Из Венеции мы съездили в тихую маленькую Падую с ее узенькими улочками и портиками, – благодарная и священная память об этом путешествии, как об одном из самых главных событий моей внутренней и внешней жизни, сохранится во мне. Здесь, в Падуе, завершилось мое перерождение красотой и искусством, здесь, в городе св. Антония, был заключен мой вечный союз с Дягилевым. В Падуе я прикоснулся к самым истокам всего итальянского искусства, всей Италии, к великому Джотто, бездонно-глубокому и правдивому в своих движениях, к вечному во временной, прекрасной и такой своеобразной форме, и то, что было только намеком в миланском соборе, здесь, перед фресками Джотто, гармонически полно осуществилось.
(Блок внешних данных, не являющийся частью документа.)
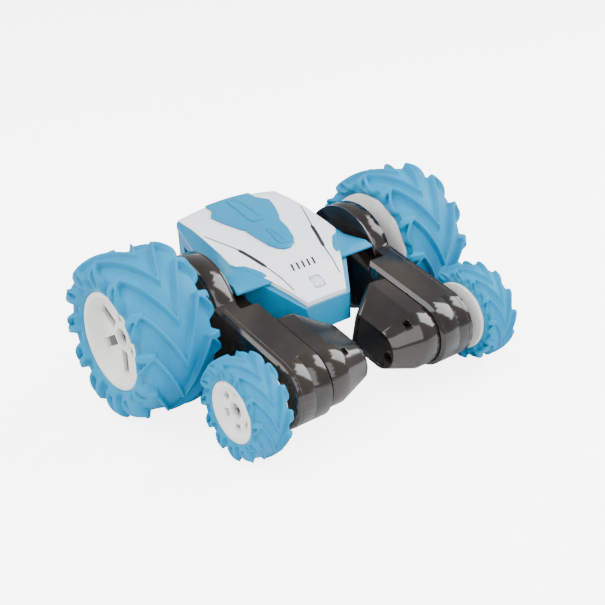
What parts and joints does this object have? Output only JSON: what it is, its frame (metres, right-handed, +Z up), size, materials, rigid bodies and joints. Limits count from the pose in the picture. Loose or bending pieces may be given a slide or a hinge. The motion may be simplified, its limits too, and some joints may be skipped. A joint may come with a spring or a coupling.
{
  "type": "rc stunt car",
  "caption": "Palm-sized remote-control stunt car: a centre body between two swinging arms, each with a motor, a gear train, a big wheel and a small wheel.",
  "frame": {"origin": "middle of the footprint on the ground under the tyres", "axes": "+X forward to the small wheels, +Y to the car's left, +Z up"},
  "size_m": [0.0988, 0.1502, 0.06],
  "materials": {
    "white_shell": "gloss",
    "blue_shell": "satin",
    "tyre": "soft satin rubber",
    "rim": "satin",
    "smoked_plastic": "gloss",
    "steel": "turned",
    "screw": "plated",
    "motor_can": "plated",
    "gear_plastic": "moulded",
    "pinion_brass": "turned",
    "clear_window": "clear gloss",
    "battery_wrap": "shrink wrap",
    "board": "lacquered",
    "switch_metal": "plated",
    "black_plastic": "moulded",
    "wire": "insulated"
  },
  "bodies": {
    "body": {"top_shell": "white_shell", "lower_shell": "blue_shell", "left_side_panel": "blue_shell", "right_side_panel": "blue_shell", "centre_panel": "blue_shell", "indicator_window": "clear_window", "battery": "battery_wrap", "battery_door": "blue_shell", "battery_door_screw": "screw", "circuit_board": "board", "switch_housing": "switch_metal", "body_screws": "screw", "battery_leads": "wire"},
    "power_switch": {"switch_slider": "black_plastic"},
    "right_arm": {"right_arm_outer_case": "smoked_plastic", "right_arm_inner_case": "smoked_plastic", "right_motor_pod": "smoked_plastic", "right_case_screws": "screw", "right_idler_pins": "steel", "right_motor": "motor_can", "right_pivot_clip": "gear_plastic"},
    "right_big_wheel": {"right_big_tyre": "tyre", "right_big_rim": "rim", "right_big_rim_back": "rim", "right_big_axle": "steel", "right_big_wheel_screw": "screw", "right_big_gear": "gear_plastic"},
    "right_small_wheel": {"right_small_tyre": "tyre", "right_small_rim": "rim", "right_small_rim_back": "rim", "right_small_axle": "steel", "right_small_wheel_screw": "screw", "right_small_gear": "gear_plastic"},
    "right_idler": {"right_idler_gear": "gear_plastic"},
    "right_compound": {"right_compound_gear": "gear_plastic"},
    "right_transfer": {"right_transfer_gear": "gear_plastic"},
    "right_pinion": {"right_motor_pinion": "pinion_brass"},
    "left_arm": {"left_arm_outer_case": "smoked_plastic", "left_arm_inner_case": "smoked_plastic", "left_motor_pod": "smoked_plastic", "left_case_screws": "screw", "left_idler_pins": "steel", "left_motor": "motor_can", "left_pivot_clip": "gear_plastic"},
    "left_big_wheel": {"left_big_tyre": "tyre", "left_big_rim": "rim", "left_big_rim_back": "rim", "left_big_axle": "steel", "left_big_wheel_screw": "screw", "left_big_gear": "gear_plastic"},
    "left_small_wheel": {"left_small_tyre": "tyre", "left_small_rim": "rim", "left_small_rim_back": "rim", "left_small_axle": "steel", "left_small_wheel_screw": "screw", "left_small_gear": "gear_plastic"},
    "left_idler": {"left_idler_gear": "gear_plastic"},
    "left_compound": {"left_compound_gear": "gear_plastic"},
    "left_transfer": {"left_transfer_gear": "gear_plastic"},
    "left_pinion": {"left_motor_pinion": "pinion_brass"}
  },
  "joints": [
    {"name": "power_switch_slide", "type": "slide", "parent": "body", "child": "power_switch", "axis": [0, 1, 0], "range_m": [0, 0.0025]},
    {"name": "right_arm_swing", "type": "hinge", "parent": "body", "child": "right_arm", "pos_m": [-0.01945, -0.022, 0.03], "axis": [0, 1, 0], "range_deg": [0, 160]},
    {"name": "right_big_wheel_spin", "type": "hinge", "parent": "right_arm", "child": "right_big_wheel", "pos_m": [-0.01945, -0.0596, 0.03], "axis": [0, 1, 0], "continuous": true},
    {"name": "right_small_wheel_spin", "type": "hinge", "parent": "right_arm", "child": "right_small_wheel", "pos_m": [0.03115, -0.05235, 0.0183], "axis": [0, 1, 0], "continuous": true},
    {"name": "right_idler_spin", "type": "hinge", "parent": "right_arm", "child": "right_idler", "pos_m": [-0.00133, -0.036, 0.02581], "axis": [0, 1, 0], "continuous": true},
    {"name": "right_compound_spin", "type": "hinge", "parent": "right_arm", "child": "right_compound", "pos_m": [0.01183, -0.034, 0.02277], "axis": [0, 1, 0], "continuous": true},
    {"name": "right_transfer_spin", "type": "hinge", "parent": "right_arm", "child": "right_transfer", "pos_m": [0.02141, -0.036, 0.02222], "axis": [0, 1, 0], "continuous": true},
    {"name": "right_motor_spin", "type": "hinge", "parent": "right_arm", "child": "right_pinion", "pos_m": [0.02254, -0.03, 0.02029], "axis": [0, 1, 0], "continuous": true},
    {"name": "left_arm_swing", "type": "hinge", "parent": "body", "child": "left_arm", "pos_m": [-0.01945, 0.022, 0.03], "axis": [0, 1, 0], "range_deg": [0, 160]},
    {"name": "left_big_wheel_spin", "type": "hinge", "parent": "left_arm", "child": "left_big_wheel", "pos_m": [-0.01945, 0.0596, 0.03], "axis": [0, 1, 0], "continuous": true},
    {"name": "left_small_wheel_spin", "type": "hinge", "parent": "left_arm", "child": "left_small_wheel", "pos_m": [0.03115, 0.05235, 0.0183], "axis": [0, 1, 0], "continuous": true},
    {"name": "left_idler_spin", "type": "hinge", "parent": "left_arm", "child": "left_idler", "pos_m": [-0.00133, 0.036, 0.02581], "axis": [0, 1, 0], "continuous": true},
    {"name": "left_compound_spin", "type": "hinge", "parent": "left_arm", "child": "left_compound", "pos_m": [0.01183, 0.034, 0.02277], "axis": [0, 1, 0], "continuous": true},
    {"name": "left_transfer_spin", "type": "hinge", "parent": "left_arm", "child": "left_transfer", "pos_m": [0.02141, 0.036, 0.02222], "axis": [0, 1, 0], "continuous": true},
    {"name": "left_motor_spin", "type": "hinge", "parent": "left_arm", "child": "left_pinion", "pos_m": [0.02254, 0.03, 0.02029], "axis": [0, 1, 0], "continuous": true}
  ],
  "couplings": [
    {"joint": "right_idler_spin", "follows": "right_big_wheel_spin", "ratio": -1.3846},
    {"joint": "right_compound_spin", "follows": "right_big_wheel_spin", "ratio": 1.8947},
    {"joint": "right_transfer_spin", "follows": "right_big_wheel_spin", "ratio": -2.7692},
    {"joint": "right_small_wheel_spin", "follows": "right_big_wheel_spin", "ratio": 1.6364},
    {"joint": "right_motor_spin", "follows": "right_big_wheel_spin", "ratio": -6.4421},
    {"joint": "left_idler_spin", "follows": "left_big_wheel_spin", "ratio": -1.3846},
    {"joint": "left_compound_spin", "follows": "left_big_wheel_spin", "ratio": 1.8947},
    {"joint": "left_transfer_spin", "follows": "left_big_wheel_spin", "ratio": -2.7692},
    {"joint": "left_small_wheel_spin", "follows": "left_big_wheel_spin", "ratio": 1.6364},
    {"joint": "left_motor_spin", "follows": "left_big_wheel_spin", "ratio": -6.4421}
  ]
}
Рядом со мной, девятнадцатилетним, мало знающим, малообразованным и совершенно еще не жившим ребенком – мальчиком-юношей, стоял мудрый и всезнающий Дягилев и – каким необъяснимым, непонятным чудом? – видел Джотто теми же глазами, что и я, переживал не такой же, а тот же самый полет души к Прекрасному и Вечному – к Богу и Красоте. Я освобождался от себя и растворялся и углублялся в нем, одно дыхание жизни соединяло и сливало нас вернее и выше всех земных союзов.
Сергей Павлович был взволнован не меньше моего и как-то молитвенно светился. Дягилев не был особенно религиозным и верующим в распространенном смысле слова, но любил торжественную обстановку, любил религиозную обрядность, любил лампадки перед образами в комнатах, любил религиозный быт и дорожил им, как знал и те моменты, когда душа молится неведомому Богу; религиозный быт сросся с суеверием Сергея Павловича и составлял как бы часть этого начала, которое играло большую роль в его жизни; в частности, он особенно чтил Антония Падуанского, считал его своим святым и всегда носил в жилетном кармане брелочек с его изображением. Помолившись на могиле святого, Сергей Павлович обнял меня, сказал, что верит мне и в меня, что берет на себя заботы обо мне и обещает мне помогать в жизни. С этого дня наша дружба укрепилась, и я почувствовал себя не просто Сергеем Лифарем, а частью чего-то большого, громадного.